Un mythe toujours très présent
Si le mythe de la violence religieuse est aussi prégnant dans la pensée occidentale, ce n’est donc pas grâce à sa pertinence anthropologique ou historique, mais à cause de son utilité politique. Il permet aujourd’hui encore aux États libéraux de se donner le beau rôle. Lorsqu’on lui demanda d’expliquer le ressentiment de certains musulmans contre les États-Unis, Georges W. Bush affirma que ces derniers haïssaient les libertés occidentales. Il est significatif que peu ou prou la même explication fut avancée en France par les acteurs politiques après les événements tragiques de novembre 2015.
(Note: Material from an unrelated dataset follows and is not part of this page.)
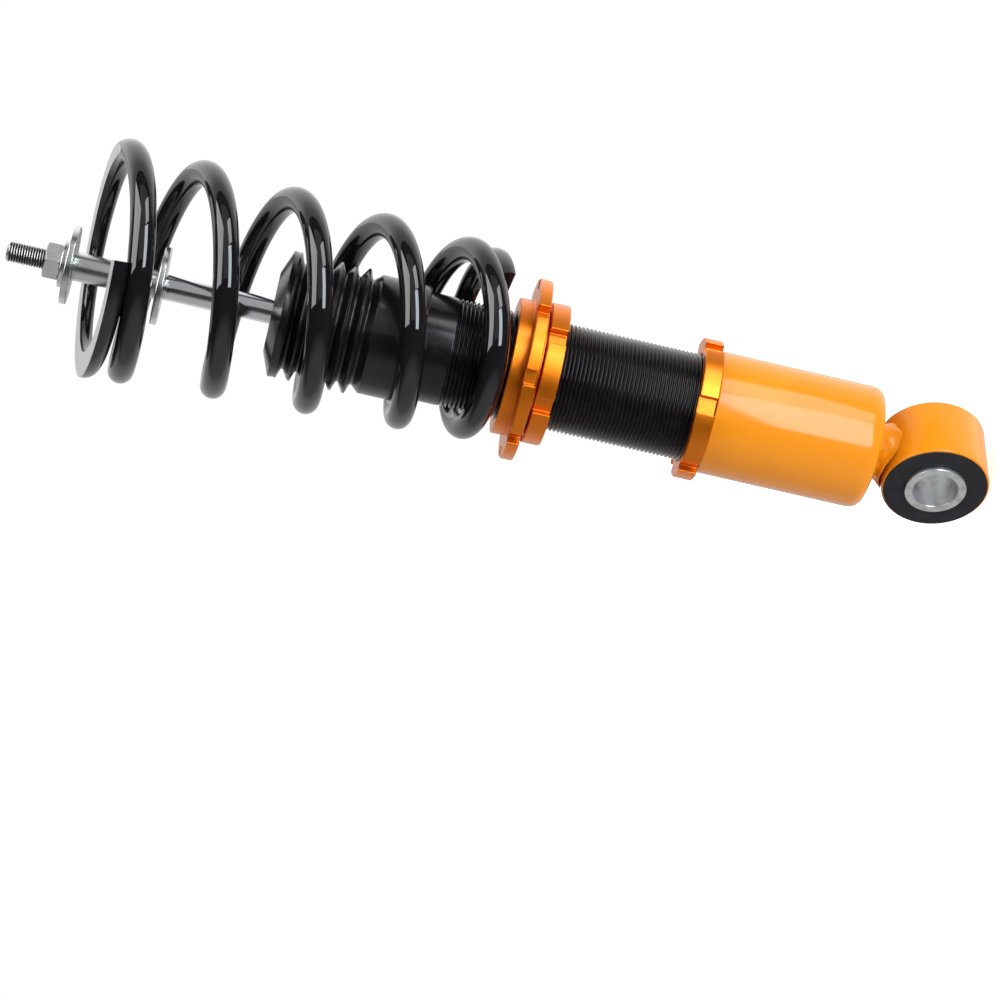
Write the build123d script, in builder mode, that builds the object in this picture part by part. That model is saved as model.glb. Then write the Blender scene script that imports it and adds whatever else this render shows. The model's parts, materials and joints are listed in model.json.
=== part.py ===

Dans un cas comme dans l’autre, le terrorisme islamiste est lié à une résurgence ténébreuse de la violence intrinsèquement liée à la religion, contre laquelle la violence séculière de l’État libéral aura une vertu pacificatrice, et non à un contexte politique et historique dans lequel le monde musulman est aux prises depuis deux siècles à l’impérialisme colonial puis néocolonial, aux rivalités entre bloc de l’est et bloc de l’ouest ainsi qu’aux aspects les plus inhumains de la mondialisation. Pire, développer ce dernier genre d’explication revient à « excuser les terroristes » (dixit Manuel Valls). On voit donc ici comment le mythe de la violence religieuse sert à justifier la guerre ainsi que des pratiques politiques douteuses, et non à permettre l’intelligence du réel. À ce titre, l’essai de Cavanaugh ne pourra qu’intéresser ceux ne se contentant plus des clichés voltairiens et qui doutent du discours que la modernité libérale porte sur elle-même.